10. Frequently Asked Questions (FAQs)
-
Q: What if the success/failure condition isn't met? A: In such cases, the normal approximation might not be accurate. While not typically covered in AP Statistics, alternative methods (like using the binomial distribution directly) might be needed.
-
Q: How do I choose the correct z value?* A: Use a z-table or calculator to find the z-value corresponding to your desired confidence level. For example, a 95% confidence interval uses a z* of approximately 1.96.
-
Q: Can I use a t-test for proportions? A: No, the z-test is used for proportions because we're working with the sampling distribution of a proportion, which is approximately normal under the conditions we’ve discussed. The t-test is used for means when the population standard deviation is unknown.
-
Q: What is the difference between a statistically significant result and a practically significant result? A: Statistical significance simply means that the results are unlikely to have occurred by chance.

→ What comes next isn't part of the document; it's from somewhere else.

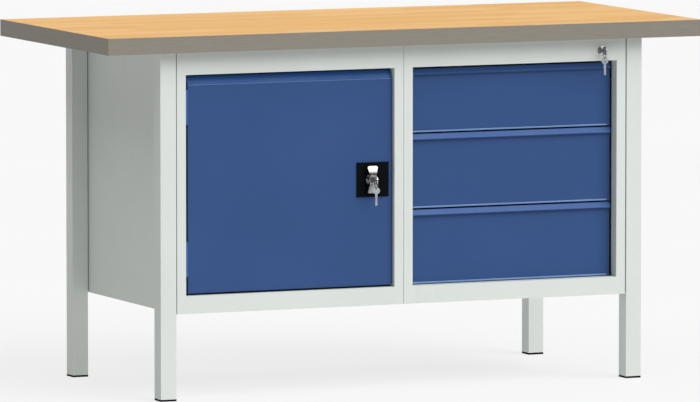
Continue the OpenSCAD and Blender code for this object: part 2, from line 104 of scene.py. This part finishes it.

Practical significance considers whether the magnitude of the difference is meaningful in the real world. A statistically significant result might not be practically significant, especially with large sample sizes.
Conclusion:
Mastering Unit 6 of AP Statistics requires a solid understanding of the conditions for inference, the procedures for constructing confidence intervals and performing hypothesis tests for proportions, and the ability to interpret the results in context. Pay close attention to the conditions, avoid common errors, and practice a wide range of problems to solidify your understanding. Remember that consistent practice and a deep understanding of the underlying concepts are key to success on the AP exam. Good luck!